In the dream she completes me. Holds me. Gives me shelter, inspiration, and blowjobs. Joyfully. We explode into space together.
The flaw, of course, is my reliance on “her” and not “the lord.” That’s the message.
“You’re alone and not happy about it,” he therapist said. “You need to learn to be alone.”
No. I am great at being alone. I’m tired of trying to work it all out by myself. I want a hand to hold.
Unfortunately, the hand is my dead sister’s. I married her doppleganger when I was 27 and just graduating from college and expecting myself to be married by this time. There’s a lot of pressure. Maybe not so much for my kids. But I wanted it to work out with her, a Basque gypsy weighing in at 95 pounds dripping wet, as they say.
Here’s the first red flag: we met at an adult children of alcoholics meeting. She argued with the chair of the meeting. Firey. I wanted to grab her up and help her get over her anger and issues. I had no idea what was ahead. I guess we never do.
I imagine the girl in the white dress, or the reader and yoga teacher in Ft. Worth is going to give me what I cannot give myself. Hmm. What is that?
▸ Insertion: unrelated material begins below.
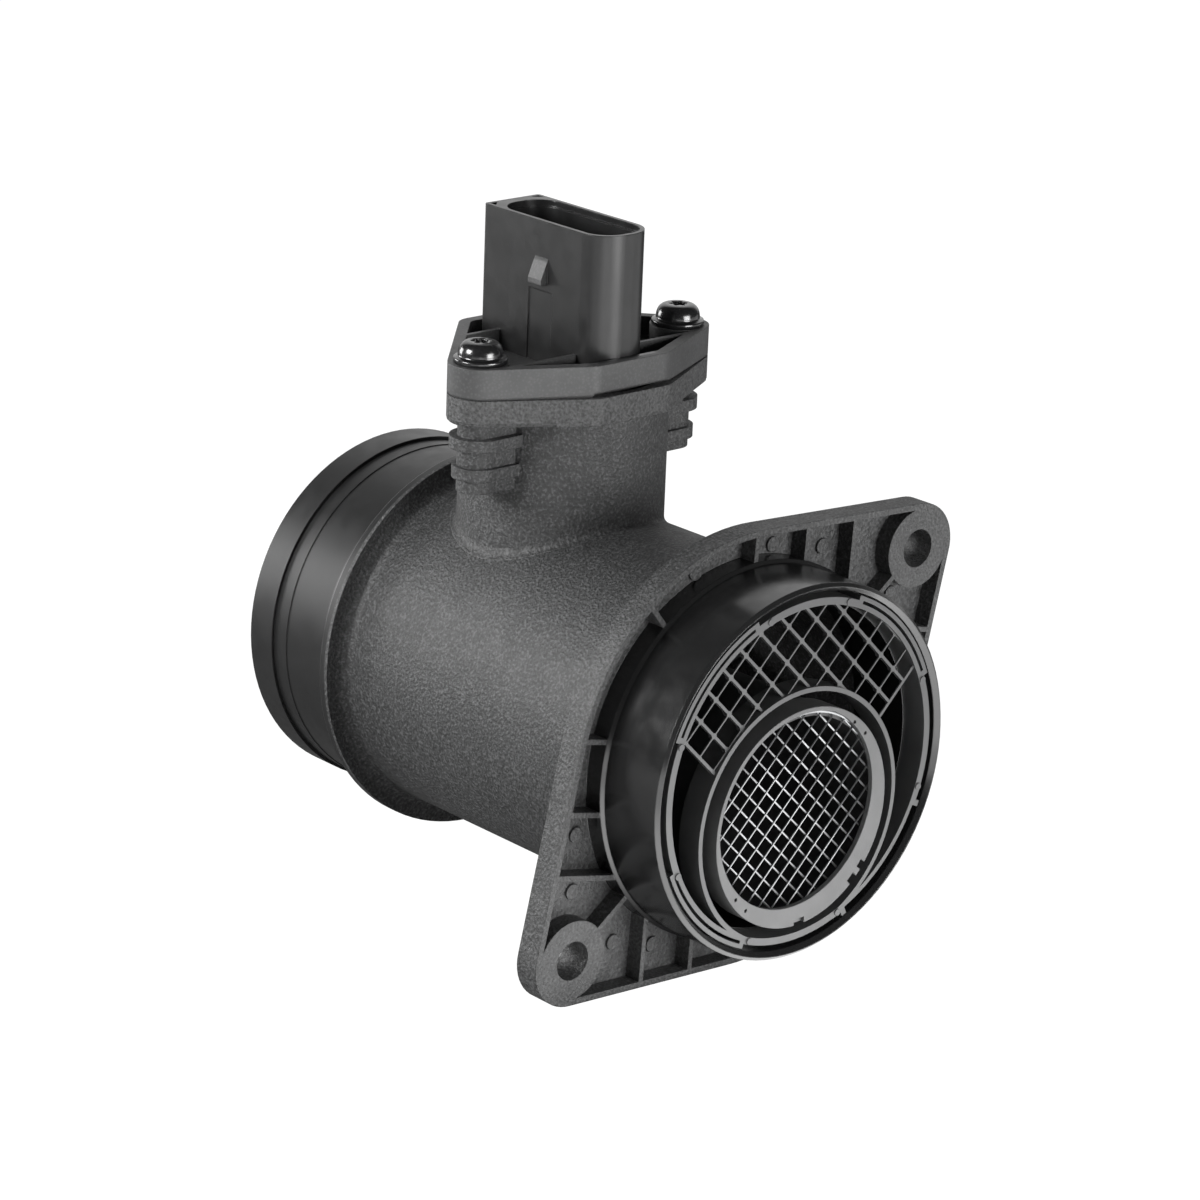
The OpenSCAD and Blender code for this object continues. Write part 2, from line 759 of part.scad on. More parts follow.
module seal_ring() {
    color([0.08, 0.08, 0.08]) at_turret() translate([0, 0, seal_z + seal_w / 2])
        rotate_extrude() translate([seal_groove + seal_t / 2, 0]) circle(d = seal_t - 0.04, $fn = 32);
}

terminal_tip = 0.5;
terminal_low = neck_z - 6;

module terminal(i) {
    color([0.78, 0.72, 0.58]) at_turret() translate([terminal_x0 + i * terminal_pitch, 0, 0])
        rotate([90, 0, 0]) translate([0, 0, -terminal_t / 2]) linear_extrude(terminal_t)
            polygon([[-terminal_w / 2, terminal_low], [terminal_w / 2, terminal_low],
                     [terminal_w / 2, socket_z + terminal_h - 1], [terminal_tip / 2, socket_z + terminal_h],
                     [-terminal_tip / 2, socket_z + terminal_h], [-terminal_w / 2, socket_z + terminal_h - 1]]);
}

module terminal_1() { terminal(0); }
module terminal_2() { terminal(1); }
module terminal_3() { terminal(2); }
module terminal_4() { terminal(3); }
module terminal_5() { terminal(4); }

// Sensor finger: a blade that hangs from the neck into the inner flow tube
collar_t = 3;
finger_top = neck_z - collar_t;
finger_z = -flow_drop - finger_low;
pocket_w = 21;
pocket_z = 12;
pocket_y = terminal_t / 2 + board_t + base_t;
cover_w = 24;
cover_y = -finger_t / 2;
channel_y = 1.5;
channel_h = 7;
channel_z = -flow_drop - channel_h / 2;
upper_z = 2;
upper_h = 5;
riser_x = -9.5;
riser_w = 6;
upper_l = 17;
outlet_w = 4.5;
element_w = 3;
element_x = -3;
split_z = 10;
notch_x = 1.9;
probe_z = 15;
probe_l = 10;

module blade_section() {
    translate([-finger_w / 2 + 3, -finger_t / 2]) square([finger_w - 3 - finger_t / 2, finger_t]);
    translate([finger_w / 2 - finger_t / 2, 0]) circle(d = finger_t);
    for (s = [-1, 1]) translate([3 - finger_w / 2, s * (finger_t / 2 - 3)]) circle(r = 3);
    translate([-finger_w / 2, 3 - finger_t / 2]) square([4, finger_t - 6]);
}

// Air path: in at the leading edge, back, up and out through the side
module bypass_channel() {
    translate([0, cover_y, 0]) {
        translate([riser_x, 0, channel_z]) cube([finger_w, channel_y - cover_y, channel_h]);
        translate([riser_x, 0, channel_z]) cube([riser_w, channel_y - cover_y, upper_z + upper_h - channel_z]);
        translate([riser_x, 0, upper_z]) cube([upper_l, channel_y - cover_y, upper_h]);
    }
    translate([riser_x + upper_l - outlet_w, 0, upper_z]) cube([outlet_w, finger_t, upper_h]);
}

module sensor_body() {
    color([0.22, 0.22, 0.23]) at_turret() difference() {
        union() {
            translate([0, 0, finger_top]) cylinder(r = neck_r - 0.4, h = collar_t);
            translate([0, 0, finger_z]) linear_extrude(finger_top - finger_z + eps) blade_section();
        }
        // recess for both covers
        translate([-cover_w / 2 - slip, cover_y - eps, finger_z + 2 - slip])
            cube([cover_w + 2 * slip, cover_t + eps, finger_top - finger_z - 2 + slip]);
        translate([-pocket_w / 2, cover_y, pocket_z])
            cube([pocket_w, pocket_y - cover_y, finger_top - pocket_z]);
        translate([-pocket_w / 2, -terminal_t, finger_top - eps])
            cube([pocket_w, terminal_t + pocket_y, collar_t + 2 * eps]);
        bypass_channel();
        translate([element_x - slip, terminal_t / 2 - slip, upper_z + eps])
            cube([element_w + 2 * slip, board_t + 2 * slip, pocket_z - upper_z]);
        translate([-finger_w / 2 - eps, -notch_x, probe_z]) cube([notch_x + eps, 2 * notch_x, probe_l]);
    }
}

module base_plate() {
    color([0.75, 0.76, 0.78]) at_turret()
        translate([slip - pocket_w / 2, pocket_y - base_t, pocket_z + slip])
            cube([pocket_w - 2 * slip, base_t, neck_z - 1 - pocket_z]);
}

module hybrid_board() {
    color([0.88, 0.88, 0.84]) at_turret()
        translate([1 - pocket_w / 2, terminal_t / 2, pocket_z + 1])
            cube([pocket_w - 2, board_t, neck_z - 3 - pocket_z]);
}

module sensing_element() {
    color([0.35, 0.38, 0.46]) at_turret()
        translate([element_x, terminal_t / 2, upper_z + 1])
            cube([element_w, board_t * 0.6, pocket_z - upper_z]);
}

module channel_cover() {
    color([0.24, 0.24, 0.25]) at_turret()
        translate([-cover_w / 2, cover_y, finger_z + 2])
            cube([cover_w, cover_t, split_z - finger_z - 2]);
}

module electronics_cover() {
    color([0.24, 0.24, 0.25]) at_turret()
        translate([-cover_w / 2, cover_y, split_z + slip])
            cube([cover_w, cover_t, finger_top - split_z - 2 * slip]);
}

bead_r = 0.85;
lead_r = 0.25;

module air_temperature_probe() {
    color([0.15, 0.30, 0.20]) at_turret() translate([bead_r + slip - finger_w / 2, 0, probe_z]) {
        translate([0, 0, probe_l / 2]) sphere(r = bead_r, $fn = 32);
        for (s = [-1, 1]) translate([0, s * 0.5, 0]) cylinder(r = lead_r, h = probe_l, $fn = 24);
    }
}

torx_r = 1.2;
lobe_r = 0.42;
dome_h = 2.9;
washer_t = 1;
drive_l = 1.8;

module drive_recess() {
    circle(r = torx_r);
    for (k = [0:5]) rotate(60 * k) translate([torx_r, 0]) circle(r = lobe_r);
}

module head_screw() {
    difference() {
        union() {
            cylinder(d = washer_d, h = washer_t);
            rotate_extrude() intersection() {
                translate([0, washer_t + dome_h - dome_d * 0.62]) circle(r = dome_d * 0.62);
                translate([0, washer_t]) square([dome_d / 2, dome_h - 0.3]);
            }
            translate([0, 0, -shank_l]) cylinder(d = shank_d, h = shank_l + eps);
        }
        translate([0, 0, washer_t + dome_h - drive_l]) linear_extrude(drive_l) drive_recess();
    }
}

module head_screws() {
    color([0.10, 0.10, 0.11]) at_turret() for (s = [-1, 1])
        translate([screw_dx, s * screw_y, rim_z]) head_screw();
}

housing();
grid_insert();
flow_tube();
fine_screen();
screen_frame();
connector_head();
seal_ring();
terminal_1();
terminal_2();
terminal_3();
terminal_4();
terminal_5();
sensor_body();
base_plate();
hybrid_board();
sensing_element();
channel_cover();
electronics_cover();
air_temperature_probe();
head_screws();
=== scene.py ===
"""A hot-film mass airflow sensor in a plain pale studio.

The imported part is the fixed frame. This script gives every piece its moulded, drawn or coated
finish, replaces the flat stand-in of the fine screen by laid round wires and the two plain screws
by domed ones, and rounds the root of the turret.
"""
import logging
import math
from dataclasses import dataclass, field
from enum import Enum
from typing import Any, Callable, Dict, List, Sequence, Tuple

import bpy
import numpy as np
from mathutils import Matrix, Vector


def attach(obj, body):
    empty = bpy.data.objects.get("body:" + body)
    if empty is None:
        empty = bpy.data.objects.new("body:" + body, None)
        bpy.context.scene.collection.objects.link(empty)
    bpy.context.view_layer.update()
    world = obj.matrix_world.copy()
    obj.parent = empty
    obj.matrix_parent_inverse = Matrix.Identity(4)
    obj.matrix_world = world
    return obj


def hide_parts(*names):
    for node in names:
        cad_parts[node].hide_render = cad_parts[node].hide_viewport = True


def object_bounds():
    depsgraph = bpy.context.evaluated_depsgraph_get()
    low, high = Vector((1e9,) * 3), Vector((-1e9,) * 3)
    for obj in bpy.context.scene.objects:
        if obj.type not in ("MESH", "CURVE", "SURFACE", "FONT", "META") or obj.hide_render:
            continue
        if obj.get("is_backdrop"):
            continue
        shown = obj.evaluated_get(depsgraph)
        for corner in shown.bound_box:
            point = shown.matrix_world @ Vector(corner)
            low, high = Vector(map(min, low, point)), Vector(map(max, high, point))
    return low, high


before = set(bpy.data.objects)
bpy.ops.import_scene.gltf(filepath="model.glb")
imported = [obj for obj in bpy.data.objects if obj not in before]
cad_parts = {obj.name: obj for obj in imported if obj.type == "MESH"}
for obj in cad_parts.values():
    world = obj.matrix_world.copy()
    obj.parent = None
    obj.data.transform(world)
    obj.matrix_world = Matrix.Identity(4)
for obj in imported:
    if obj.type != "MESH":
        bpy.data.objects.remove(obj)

LOG = logging.getLogger("airflow_sensor")
MM = 0.001
SHEEN = 0.85
Colour = Tuple[float, float, float]
Grid = Tuple[np.ndarray, bool, bool]


class Grain(Enum):
    """How the skin of a moulding is textured."""

    SPARK = "spark-eroded"
    SATIN = "satin"


def scaled(colour: Colour, factor: float) -> Colour:
    """The colour with each channel multiplied by a factor."""
    return colour[0] * factor, colour[1] * factor, colour[2] * factor


class NodeTree:
    """A short way to write one material's node tree."""

    def __init__(self, name: str) -> None:
        """Start an empty material.

        Args:
            name: The material's name.
        """
        self.material = bpy.data.materials.new(name)
        self.material.use_nodes = True
        self.tree = self.material.node_tree
        self.tree.nodes.clear()
        self.output = self.add("ShaderNodeOutputMaterial")
        self.object = self.add("ShaderNodeTexCoord").outputs["Object"]

    def add(self, kind: str, **values: Any) -> bpy.types.Node:
        """Add a node and set its plain attributes.

        Args:
            kind: The node's type name.
            **values: Attributes to set.

        Returns:
            The new node.
        """
        node = self.tree.nodes.new(kind)
        for key, value in values.items():
            setattr(node, key, value)
        return node

    def put(self, socket: Any, value: Any) -> None:
        """Link an output to a socket, or set the socket's own value.

        Args:
            socket: The socket.
            value: An output to link, or a plain value.
        """
        if isinstance(value, bpy.types.NodeSocket):
            self.tree.links.new(value, socket)
        else:
            socket.default_value = value

    def math(self, operation: str, *values: Any) -> Any:
        """Add a Math node.

        Args:
            operation: The node's operation.
            *values: One to three numbers or outputs.

        Returns:
            The node's output.
        """
        node = self.add("ShaderNodeMath", operation=operation)
        for socket, value in zip(node.inputs, values):
            self.put(socket, value)
        return node.outputs[0]

    def times(self, first: Any, second: Any) -> Any:
        """The product of two values."""
        return self.math("MULTIPLY", first, second)

    def length(self, first: Any, second: Any) -> Any:
        """The length of the line whose two components are given."""
        return self.math("SQRT", self.math("ADD", self.times(first, first), self.times(second, second)))

    def noise(self, size: float, detail: float = 2.0, vector: Any = None) -> Any:
        """Add smooth noise.

        Args:
            size: How many metres its features are across, roughly.
            detail: How many finer layers it has.
            vector: The place it is read at, if not the object coordinates.

        Returns:
            A number from 0 to 1.
        """
        node = self.add("ShaderNodeTexNoise")
        self.put(node.inputs["Vector"], vector or self.object)
        node.inputs["Scale"].default_value = 1.0 / size
        node.inputs["Detail"].default_value = detail
        return node.outputs["Fac"]

    def cells(self, size: float) -> Any:
        """Scatter points through space.

        Args:
            size: How many metres lie between two points, roughly.

        Returns:
            The distance to the nearest point, as a share of the size.
        """
        node = self.add("ShaderNodeTexVoronoi")
        self.put(node.inputs["Vector"], self.object)
        node.inputs["Scale"].default_value = 1.0 / size
        return node.outputs["Distance"]

    def ramp(self, value: Any, low: float, high: float, start: float = 0.0, end: float = 1.0) -> Any:
        """Map a value smoothly from one range to another, and hold it at the ends.

        Args:
            value: The linked value.
            low: Where the ramp begins.
            high: Where it ends.
            start: The result at low and under it.
            end: The result at high and over it.

        Returns:
            The mapped value.
        """
        node = self.add("ShaderNodeMapRange", interpolation_type="SMOOTHSTEP")
        for key, number in (("From Min", low), ("From Max", high), ("To Min", start), ("To Max", end)):
            node.inputs[key].default_value = number
        self.put(node.inputs["Value"], value)
        return node.outputs["Result"]

    def under(self, value: Any, limit: float) -> Any:
        """1 where a length is under a limit and 0 over it, with a soft step 0.2 mm wide."""
        return self.ramp(value, limit - 0.1 * MM, limit + 0.1 * MM, 1.0, 0.0)

    def blend(self, factor: Any, first: Any, second: Any) -> Any:
        """Mix two colours.

        Args:
            factor: How much of the second, from 0 to 1.
            first: A colour, fixed or linked.
            second: Another one.

        Returns:
            The mixed colour.
        """
        node = self.add("ShaderNodeMix", data_type="RGBA")
        self.put(node.inputs["Factor"], factor)
        self.put(node.inputs["A"], (*first, 1.0) if isinstance(first, tuple) else first)
        self.put(node.inputs["B"], (*second, 1.0) if isinstance(second, tuple) else second)
        return node.outputs["Result"]

    def tints(self, factor: Any, colour: Colour, dark: float, light: float) -> Any:
        """Mix two tints of one colour, made with two factors, by how much of the second there is."""
        return self.blend(factor, scaled(colour, dark), scaled(colour, light))

    def axes(self) -> Any:
        """Part the object coordinates.

        Returns:
            X, Y and Z as three outputs.
        """
        node = self.add("ShaderNodeSeparateXYZ")
        self.put(node.inputs[0], self.object)
        return node.outputs

    def bump(self, height: Any, metres: float, strength: Any, under: Any = None) -> Any:
        """Turn a height from 0 to 1 into a normal.

        Args:
            height: The linked height.
            metres: What a height of 1 stands for.
            strength: How much of the bump shows, fixed or linked.
            under: The normal that it starts from, if not the surface's own.

        Returns:
            The new normal.
        """
        node = self.add("ShaderNodeBump")
        self.put(node.inputs["Height"], height)
        node.inputs["Distance"].default_value = metres
        self.put(node.inputs["Strength"], strength)
        if under is not None:
            self.put(node.inputs["Normal"], under)
        return node.outputs["Normal"]

    def soft_edge(self, radius: float) -> Any:
        """Round every sharp edge in the shading.

        Args:
            radius: How far the rounding reaches, in metres.

        Returns:
            A normal for the bumps to start from.
        """
        node = self.add("ShaderNodeBevel", samples=4)
        node.inputs["Radius"].default_value = radius
        return node.outputs["Normal"]

    def surface(self, colour: Any, roughness: Any, normal: Any = None, **others: Any) -> bpy.types.Material:
        """Close the tree with one Principled shader.

        Args:
            colour: Base colour, fixed or linked.
            roughness: Roughness, fixed or linked.
            normal: A linked normal, if any.
            **others: Other sockets by name, with _ for a space, fixed or linked.

        Returns:
            The finished material.
        """
        shader = self.add("ShaderNodeBsdfPrincipled")
        self.put(shader.inputs["Base Color"], (*colour, 1.0) if isinstance(colour, tuple) else colour)
        self.put(shader.inputs["Roughness"], roughness)
        if normal is not None:
            self.put(shader.inputs["Normal"], normal)
        for key, value in others.items():
            self.put(shader.inputs[key.replace("_", " ")], value)
        self.put(self.output.inputs["Surface"], shader.outputs["BSDF"])
        return self.material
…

Sex? Not exactly. Touch and release is available. Inspiration? Yes. I want to be proud of you. Not your smile or boobs, you’re joy, your passion, your life’s work. If you, she, hasn’t figured that out yet, I am not going to be a good teacher. I’m tired of coaching my partners. I want a partner who drives her own agenda, and gives me a place at the table.
The Basque had a temper and daddy issues that I was not going survive. The coach I was working with at the time said, “You don’t have to put up with abuse.” I cried my eyes out.
At the partners of victims meeting I learned the phrase that has served me well ever since.
“I will be your trigger. I will not be your target.”
In love, we trigger each other. Most of those have little to do with our actions or interactions. When I am triggered I no longer hear anything you are saying. There is no relief. I need time alone. Time away. Time to regroup. Perhaps that’s a bit like my creative time. I need time alone. I can’t write with your tv program on in the living room. I can’t escape it, except by escaping it.
As my first wife pounded on the bedroom door, demanding to be let in, I escaped to the roof deck. I could almost not hear the pounding and yelling. She was a yeller. Beautful yeller. I learned from my coach, that I would be okay alone. Safe is better than scared. It took me another two years to get out. My tendency is try and fix things.
I cannot fix anyone else. I’m still working on myself. I don’t want to fix you. I don’t want to need you to change. I need you to show up fully empowered. Ready to go.
She needs to be seeking me too. That’s my new repose. I will stay in my lane, offer openings to girls in tennis dresses, and then let go of the outcome. I may never hear from her. That’s not the point. I am putting my energy out there. She responded. She is not the answer. My centered awareness is the answer.
Just like my therapist said, “You just don’t like it when you are not productive. You were not depressed. You were pissed off.”
That is not my problem at the moment. Cash. That’s the current gate. But, here’s the big reveal, it’s not keeping me from being happy, experiencing ecstasy. Even alone I lean into the peak experiences. I want to read Catcher in the Rye to her. Henry Miller’s “stay fucked” prose. Anaïs Nin’s diaries. I want to share, resonate, and listen to her epiphanies.
I want her to be in seek mode.
If there’s no momentum from them, I’m fine to be quiet.
All this outreach I do, Ft. Worth, the troubled “London” and even the girl in the white tennis dress, all need to come back to me of their own actions. What do they want? If it’s not me, that’s fine. I’m not going to generate 95% of the emotional desire anymore. It killed my marriage. The frigid and disconnected woman was still beautiful to me, yet, untouchable in the bed right next to me.
Remember that.
I could’ve been happy. I thought I needed her to be happy too. She’s not ever going to be happy. She’s running from the darkness of her past. Much like my first wife… Wait a minute. Fuck.
I go after unavailable women. Women still wrestling with issues from their past, demons that I no longer want to engage. I will stand beside you. I will love you to the fullest extent of my ability. You must do your own work. I think that was the error in my last partner. And my own error.
I wanted her to change. I thought I could be strong enough to wait and be supportive. That’s no how it works. When you are waiting for the other person to change it’s time to move on. They’re simply not going to change. They could. But, the motivation needs to come from them, not me, my advice, or our issues.
Our issue was not ours, it was hers. The sadness that infected her mornings, again, not mine to solve.
I need a happy woman, not a conflicted woman. “London” is gravely conflicted. Telling me how I did it wrong in my first contact in a year. Nope. Ft. Worth is unavailable. At least she was able to opt-out without stringing me along. White tennis dress is more of a muse. She’s not even really a goal.
My destination is internal. My partner is optional.